Task to complete: Repeat exactly, and only, the lines below starting at the line that contains "fill_sheet()" and ending at the line that contains "bpy.context.view_layer.update()", inclusive of both.

□ □ □ □ □

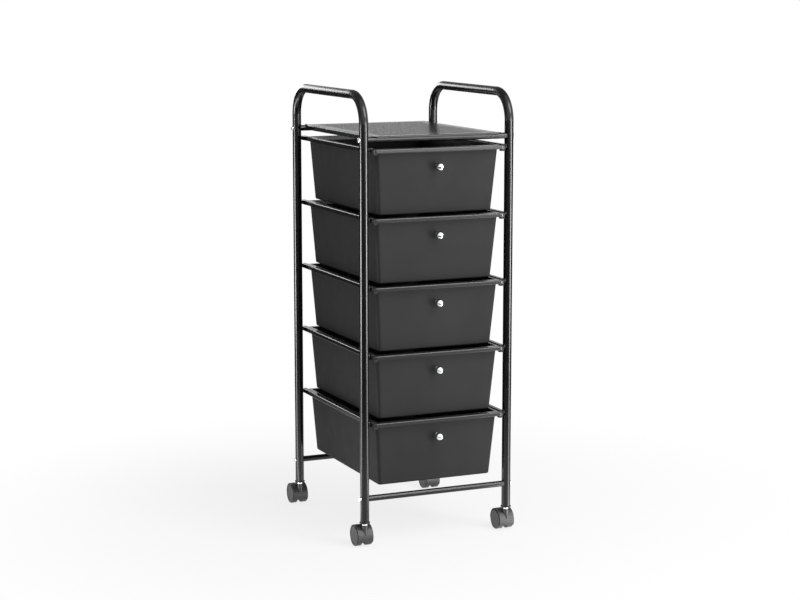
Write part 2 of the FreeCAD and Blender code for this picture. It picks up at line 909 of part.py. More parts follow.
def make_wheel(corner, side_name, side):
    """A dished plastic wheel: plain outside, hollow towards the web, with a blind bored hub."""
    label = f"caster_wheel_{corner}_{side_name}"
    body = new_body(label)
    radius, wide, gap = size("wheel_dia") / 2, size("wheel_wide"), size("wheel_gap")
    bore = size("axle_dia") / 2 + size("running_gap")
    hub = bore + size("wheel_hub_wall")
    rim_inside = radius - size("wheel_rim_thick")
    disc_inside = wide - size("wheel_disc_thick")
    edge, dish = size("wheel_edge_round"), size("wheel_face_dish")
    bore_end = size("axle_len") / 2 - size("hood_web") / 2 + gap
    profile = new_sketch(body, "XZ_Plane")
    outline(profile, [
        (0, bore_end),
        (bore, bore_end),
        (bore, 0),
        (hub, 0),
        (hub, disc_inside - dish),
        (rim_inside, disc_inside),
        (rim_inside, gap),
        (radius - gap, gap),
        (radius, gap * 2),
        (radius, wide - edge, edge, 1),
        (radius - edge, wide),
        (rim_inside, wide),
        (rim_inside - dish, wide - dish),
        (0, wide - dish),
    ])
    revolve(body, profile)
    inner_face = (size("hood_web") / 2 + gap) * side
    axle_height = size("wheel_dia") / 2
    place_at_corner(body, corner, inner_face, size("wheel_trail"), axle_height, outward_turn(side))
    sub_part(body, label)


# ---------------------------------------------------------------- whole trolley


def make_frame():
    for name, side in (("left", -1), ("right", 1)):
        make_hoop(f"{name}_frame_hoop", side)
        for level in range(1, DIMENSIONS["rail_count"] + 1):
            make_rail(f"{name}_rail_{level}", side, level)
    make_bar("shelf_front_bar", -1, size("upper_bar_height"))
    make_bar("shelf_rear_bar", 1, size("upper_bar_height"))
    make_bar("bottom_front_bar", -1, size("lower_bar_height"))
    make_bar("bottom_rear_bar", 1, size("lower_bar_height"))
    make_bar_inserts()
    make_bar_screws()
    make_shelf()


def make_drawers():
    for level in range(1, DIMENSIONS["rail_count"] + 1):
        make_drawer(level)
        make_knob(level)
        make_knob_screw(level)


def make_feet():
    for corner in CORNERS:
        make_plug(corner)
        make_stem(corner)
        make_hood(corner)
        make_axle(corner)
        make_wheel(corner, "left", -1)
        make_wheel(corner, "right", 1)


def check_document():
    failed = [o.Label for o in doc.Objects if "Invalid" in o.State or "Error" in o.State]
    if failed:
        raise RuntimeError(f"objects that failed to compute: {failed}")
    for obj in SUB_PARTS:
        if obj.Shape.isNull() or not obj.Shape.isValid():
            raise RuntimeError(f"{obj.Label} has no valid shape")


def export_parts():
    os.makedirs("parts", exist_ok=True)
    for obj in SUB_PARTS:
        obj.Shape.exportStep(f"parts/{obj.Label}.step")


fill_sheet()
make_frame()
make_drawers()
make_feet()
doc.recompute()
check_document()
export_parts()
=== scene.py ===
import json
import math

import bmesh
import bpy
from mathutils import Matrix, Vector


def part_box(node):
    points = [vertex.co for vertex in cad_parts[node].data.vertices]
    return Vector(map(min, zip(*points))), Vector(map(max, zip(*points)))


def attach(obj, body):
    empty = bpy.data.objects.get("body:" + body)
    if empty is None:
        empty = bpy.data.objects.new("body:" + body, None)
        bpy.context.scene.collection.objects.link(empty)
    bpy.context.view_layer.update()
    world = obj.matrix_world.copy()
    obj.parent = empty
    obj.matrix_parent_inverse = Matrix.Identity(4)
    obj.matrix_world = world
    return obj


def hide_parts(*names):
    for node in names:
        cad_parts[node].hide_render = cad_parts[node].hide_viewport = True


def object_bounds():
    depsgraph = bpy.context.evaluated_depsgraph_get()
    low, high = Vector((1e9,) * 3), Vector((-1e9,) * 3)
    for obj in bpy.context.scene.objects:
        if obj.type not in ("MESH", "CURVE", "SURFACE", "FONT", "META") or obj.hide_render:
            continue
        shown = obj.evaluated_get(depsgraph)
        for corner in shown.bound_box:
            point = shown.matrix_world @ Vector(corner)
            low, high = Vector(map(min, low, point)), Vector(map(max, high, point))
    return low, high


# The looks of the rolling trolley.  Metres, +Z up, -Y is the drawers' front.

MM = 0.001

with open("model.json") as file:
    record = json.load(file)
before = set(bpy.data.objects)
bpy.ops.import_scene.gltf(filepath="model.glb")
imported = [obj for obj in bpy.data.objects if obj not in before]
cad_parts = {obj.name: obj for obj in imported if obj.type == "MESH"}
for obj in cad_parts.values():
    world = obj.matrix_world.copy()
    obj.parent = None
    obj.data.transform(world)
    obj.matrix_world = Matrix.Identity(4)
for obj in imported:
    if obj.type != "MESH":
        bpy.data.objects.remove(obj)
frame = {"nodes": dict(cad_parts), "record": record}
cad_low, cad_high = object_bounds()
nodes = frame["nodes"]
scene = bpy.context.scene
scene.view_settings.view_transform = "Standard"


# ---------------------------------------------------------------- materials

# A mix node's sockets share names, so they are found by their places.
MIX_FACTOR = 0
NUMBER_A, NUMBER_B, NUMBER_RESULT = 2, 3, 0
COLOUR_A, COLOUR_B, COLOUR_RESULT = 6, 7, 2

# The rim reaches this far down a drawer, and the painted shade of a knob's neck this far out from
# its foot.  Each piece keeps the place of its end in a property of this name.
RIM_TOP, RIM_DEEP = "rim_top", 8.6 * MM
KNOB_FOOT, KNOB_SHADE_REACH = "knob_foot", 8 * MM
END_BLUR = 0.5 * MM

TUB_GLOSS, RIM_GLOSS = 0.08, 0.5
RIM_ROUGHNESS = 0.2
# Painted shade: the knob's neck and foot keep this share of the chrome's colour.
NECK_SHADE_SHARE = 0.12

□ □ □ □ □

Completed exercise:
fill_sheet()
make_frame()
make_drawers()
make_feet()
doc.recompute()
check_document()
export_parts()
=== scene.py ===
import json
import math

import bmesh
import bpy
from mathutils import Matrix, Vector


def part_box(node):
    points = [vertex.co for vertex in cad_parts[node].data.vertices]
    return Vector(map(min, zip(*points))), Vector(map(max, zip(*points)))


def attach(obj, body):
    empty = bpy.data.objects.get("body:" + body)
    if empty is None:
        empty = bpy.data.objects.new("body:" + body, None)
        bpy.context.scene.collection.objects.link(empty)
    bpy.context.view_layer.update()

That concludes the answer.